The absence of technical skills in founding teams doesn’t automatically predict failure, but it does shape how startups grow, pivot, and respond to technical challenges. In Vietnam, many startups rely on external developers, technical co-founders, or agencies to build core products. This setup introduces several long-term risks.

First, the cost of iteration becomes higher. Startups without technical founders often struggle to make fast changes based on user feedback because they must go through a third party. This affects their ability to run lean experiments or improve UX quickly, key traits of successful early-stage companies.

Second, there’s a strategic blind spot. Founders who don’t understand the basics of how their product is built may misjudge timelines, underestimate technical debt, or fail to evaluate developer performance. This can limit trust within the team and erode investor confidence.

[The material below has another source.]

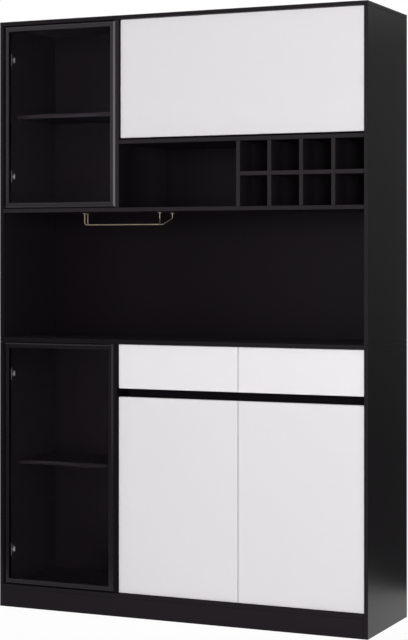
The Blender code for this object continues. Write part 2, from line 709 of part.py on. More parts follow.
def slider_outline():
    """Moving runner: a hat section on the tray, held behind the lips of the channel."""
    sheet = RUNNER_SHEET
    neck = RUNNER_HEIGHT / 2 - RUNNER_LIP - SEAM
    flange = RUNNER_HEIGHT / 2 - sheet - SEAM
    crown = RUNNER_SPACE - SEAM
    foot = RUNNER_CHANNEL - 2 * sheet - SEAM
    return [
        (crown, neck),
        (foot + sheet, neck),
        (foot + sheet, flange),
        (foot, flange),
        (foot, neck - sheet),
        (crown - sheet, neck - sheet),
        (crown - sheet, sheet - neck),
        (foot, sheet - neck),
        (foot, -flange),
        (foot + sheet, -flange),
        (foot + sheet, -neck),
        (crown, -neck),
    ]


def tray_mesh(name, width, depth, height):
    """An open box from its lower front left corner."""
    bm = bmesh.new()
    corners = [(0.0, 0.0), (width, 0.0), (width, depth), (0.0, depth)]
    inset = TRAY_WALL
    hollow = [(inset, inset), (width - inset, inset), (width - inset, depth - inset), (inset, depth - inset)]
    rings = [
        [bm.verts.new((x, y, 0.0)) for x, y in corners],
        [bm.verts.new((x, y, height)) for x, y in corners],
        [bm.verts.new((x, y, height)) for x, y in hollow],
        [bm.verts.new((x, y, TRAY_FLOOR)) for x, y in hollow],
    ]
    bmesh.ops.contextual_create(bm, geom=rings[0])
    for ring, following in zip(rings, rings[1:]):
        for corner in range(4):
            after = (corner + 1) % 4
            bm.faces.new((ring[corner], ring[after], following[after], following[corner]))
    bm.faces.new(rings[-1])
    return mesh_from(bm, name)


def build_drawer(name, wall_left, wall_right, front_x, white, grey, steel):
    """A drawer: white front, tray, and a runner on each side."""
    axis = add_axis(f"{name}_axis", ((front_x[0] + front_x[1]) / 2, FRONT_FACE, DRAWER_BOTTOM))
    add_board(f"{name}_front", front_x, (FRONT_FACE, FRONT_BACK), (DRAWER_BOTTOM, DRAWER_TOP), white,
              FRONT_EASE, parent=axis)
    tray_left = wall_left + RUNNER_SPACE
    tray_right = wall_right - RUNNER_SPACE
    tray_face = FRONT_BACK + SEAM
    tray_bottom = RAIL_TOP + TRAY_LIFT
    depth = RUNNER_START + RUNNER_LENGTH
    mesh = tray_mesh(f"{name}_tray", tray_right - tray_left, depth, TRAY_HEIGHT)
    add_object(f"{name}_tray", mesh, grey, (tray_left, tray_face, tray_bottom), parent=axis)

    channel = outline_mesh("runner_channel", channel_outline(), RUNNER_LENGTH, 'XZ')
    slider = outline_mesh("runner_slider", slider_outline(), RUNNER_LENGTH, 'XZ')
    middle = FRONT_BACK + RUNNER_START + RUNNER_LENGTH / 2
    height = tray_bottom + TRAY_HEIGHT / 2
    for side, wall, turn in (("left", wall_left, 0.0), ("right", wall_right, math.pi)):
        place = (wall, middle, height)
        add_object(f"{name}_{side}_fixed_runner", channel, steel, place, (0.0, 0.0, turn))
        add_object(f"{name}_{side}_sliding_runner", slider, steel, place, (0.0, 0.0, turn), parent=axis)


def main():
    clear_scene()
    black = finish("black_laminate", (0.020, 0.020, 0.022), 0.35)
    back_black = finish("black_back_panel", (0.014, 0.014, 0.015), 0.50)
    white = finish("white_lacquer", (0.84, 0.84, 0.84), 0.25)
    grey = finish("grey_drawer_board", (0.30, 0.30, 0.31), 0.50)
    glass = finish("clear_glass", (0.92, 0.95, 0.94), 0.02, transmission=1.0)
    steel = finish("zinc_steel", (0.62, 0.62, 0.64), 0.30, metallic=1.0)
    dark_steel = finish("black_steel", (0.03, 0.03, 0.03), 0.30, metallic=1.0)
    brass = finish("champagne_wire", (0.52, 0.43, 0.33), 0.30, metallic=1.0)

    build_carcass(black, back_black)
    build_drawer_frame(black)
    build_wine_rack(black)
    build_stemware_rack(brass)

    frame_arm = arm_mesh("frame_hinge_arm", FRAME_ARM_REACH)
    front_arm = arm_mesh("front_hinge_arm", FRONT_ARM_REACH)
    build_glass_door("upper_glass_door", (INNER_LEFT + REVEAL, UPPER_PARTITION_LEFT - REVEAL),
                     (UPPER_FLOOR_TOP + REVEAL, TOP_UNDER - REVEAL), black, glass, steel, frame_arm)
    build_glass_door("lower_glass_door", (INNER_LEFT + REVEAL, LOWER_PARTITION_LEFT - REVEAL),
                     (BASE_TOP + REVEAL, COUNTER_UNDER - REVEAL), black, glass, steel, frame_arm)

    left_x = (LOWER_PARTITION_RIGHT + REVEAL, SPLIT - MEETING_GAP / 2)
    right_x = (SPLIT + MEETING_GAP / 2, INNER_RIGHT - REVEAL)
    build_front_door("left_door", left_x, left_x[0], LOWER_PARTITION_RIGHT, 0.0, white, steel, front_arm)
    build_front_door("right_door", right_x, right_x[1], INNER_RIGHT, math.pi, white, steel, front_arm)
    build_drawer("left_drawer", LOWER_PARTITION_RIGHT, SPLIT - BOARD / 2, left_x, white, grey, steel)
    build_drawer("right_drawer", SPLIT + BOARD / 2, INNER_RIGHT, right_x, white, grey, steel)

    flap_axis = build_flap(white, steel, front_arm)
    build_strut(flap_axis, steel, dark_steel)


main()
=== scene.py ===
import json
import math
from contextlib import contextmanager

import bmesh
import bpy
from mathutils import Matrix, Vector


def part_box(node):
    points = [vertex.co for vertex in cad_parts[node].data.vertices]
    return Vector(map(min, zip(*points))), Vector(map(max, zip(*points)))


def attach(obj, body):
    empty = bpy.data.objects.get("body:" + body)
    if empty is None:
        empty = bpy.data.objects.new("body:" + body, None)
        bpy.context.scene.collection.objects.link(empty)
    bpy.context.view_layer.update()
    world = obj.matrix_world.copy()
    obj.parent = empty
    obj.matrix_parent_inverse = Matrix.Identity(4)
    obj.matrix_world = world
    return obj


bl_info = {
    "name": "Tall Sideboard",
    "version": (1, 0, 0),
    "blender": (4, 5, 0),
    "location": "View3D > Sidebar > Sideboard",
    "description": "Finishes and small fittings of a tall black and white sideboard",
    "category": "Object",
}

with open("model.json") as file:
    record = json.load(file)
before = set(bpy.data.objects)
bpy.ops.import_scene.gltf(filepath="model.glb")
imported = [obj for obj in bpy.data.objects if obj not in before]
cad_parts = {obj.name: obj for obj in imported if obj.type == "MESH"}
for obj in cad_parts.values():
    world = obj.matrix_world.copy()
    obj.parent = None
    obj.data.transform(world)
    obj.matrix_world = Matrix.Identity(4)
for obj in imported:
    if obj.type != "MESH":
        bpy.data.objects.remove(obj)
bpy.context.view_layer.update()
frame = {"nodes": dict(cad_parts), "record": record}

RIGHT = Vector((1.0, 0.0, 0.0))
LEFT = Vector((-1.0, 0.0, 0.0))
BACK = Vector((0.0, 1.0, 0.0))
UP = Vector((0.0, 0.0, 1.0))
DOWN = Vector((0.0, 0.0, -1.0))
QUARTER = math.pi / 2
EIGHTH = math.pi / 4

# Finishes of the CAD nodes, where they differ from those of their slots
SLOT_OF = {entry["node"]: entry["material_slot"] for entry in frame["record"]["subparts"]}
MEMBERS = {
    "upper_board": ("upper_partition", "upper_floor_panel", "flap_floor_panel"),
    "lower_board": ("lower_partition", "drawer_rail", "drawer_divider"),
    "foot_board": ("front_plinth", "base_panel"),
    # The doors and drawer fronts wear lighter copies of the flap's white lacquer, as painted light
    "door_lacquer": ("left_door", "right_door"),
    "drawer_lacquer": ("left_drawer_front", "right_drawer_front"),
}
ENDINGS = {"_display_shelf": "_shelf_board", "_glass_door_frame": "_door_frame", "_back_panel": "_back"}

# Surfaces
WHITE = (1.0, 1.0, 1.0, 1.0)
GREY = (0.5, 0.5, 0.5, 1.0)
PLUM = (1.0, 0.92, 1.0, 1.0)          # the faint tone of the black boards' gloss
BAND_THICKNESS = 0.0008
# Painted sheen: the back panels turn paler towards their left end between these two places
PAINTED_SHEEN_BACK_END = (-0.30, -0.12)        # the back panels' tone changes between these two places across them
# Painted light: boards turn paler towards the back between these two places, lifting the shade deep in the
# recesses
PAINTED_DEPTH_LIGHT_RANGE = (-0.10, 0.05)           # a board's tone changes between these two places towards the back
LAMINATE_SPECULAR = 0.18
MATT_ROUGHNESS = 0.5
MATT_SPECULAR = 0.02
UPPER_FRAME_SPECULAR = 0.60
LOWER_FRAME_SPECULAR = 0.29
ALONG_X = (80.0, 900.0, 900.0)        # how close the lines of drawn metal lie along each axis
ALONG_Y = (900.0, 60.0, 900.0)
NO_GRAIN = (300.0, 300.0, 300.0)
PANE_IOR = 1.07

# Lamps: place, aim, and width and height
KEY_LAMP = ((0.45, -6.0, 1.1), (0.0, 0.0, 0.6), (2.2, 2.0))
SIDE_LAMP = ((3.1, -4.6, 1.3), (0.0, 0.0, 0.8), (1.6, 1.6))
# Cards for reflections: middle, width and height, and stops of (share of the height, brightness)
CARDS = {
    "key_card": ((0.45, -6.0, 1.7), (2.2, 2.0), ((0.0, 5.0), (1.0, 5.0))),
    "side_card": ((2.13, 0.55, 1.1), (3.0, 2.2),
                  ((0.0, 0.03), (0.2, 0.03), (0.5, 0.10), (0.8, 0.16), (0.86, 0.3), (0.92, 0.8))),
    "left_card": ((-2.75, -3.2, 1.3), (3.0, 2.6), ((0.0, 0.16), (0.40, 0.18), (0.55, 0.65), (1.0, 0.65))),
    "low_card": ((-0.885, -0.70, 0.225), (0.83, 0.45), ((0.0, 0.18), (1.0, 0.18))),
    "low_right_card": ((0.12, -0.70, 0.225), (0.26, 0.45), ((0.0, 0.35), (1.0, 0.35))),
    "right_card": ((2.2, -4.3, 1.6), (1.6, 2.2), ((0.0, 0.5), (0.3, 3.4), (0.6, 3.4), (1.0, 2.6))),
}
FLOOR_SIZE = 60.0
FLOOR_DROP = 0.0006                   # air under the cabinet's feet
SENSOR_WIDTH = 36.0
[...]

Third, technical debt accumulates. In interviews with Vietnamese ecosystem builders, a common challenge is startups launching with quick and unstable outsourced code, which becomes hard to scale. Without someone on the core team able to refactor or oversee tech quality, product stability can suffer.

A Balanced Team for a Complex Ecosystem

Vietnam’s startup landscape is increasingly sophisticated. While coding skills don’t disqualify startups from success, it raises important questions about how teams are built, where skills are outsourced, and how resilient a startup can be under pressure.

Rather than framing technical skills as a strict requirement, the takeaway is balance. Startups thrive not because every founder codes, but because teams collectively fill the gaps, through co-founders, early hires, advisors, or technical partners. The challenge for Vietnam’s ecosystem is how to close the skill gap to founders from diverse backgrounds, especially those with deep industry knowledge, customer insight, or market networks.

For support organizations and policy-makers, this means enabling access to technical talent and encouraging founder-CTO matchmaking. For founders, it means investing time to understand product architecture, even if they don’t write code themselves.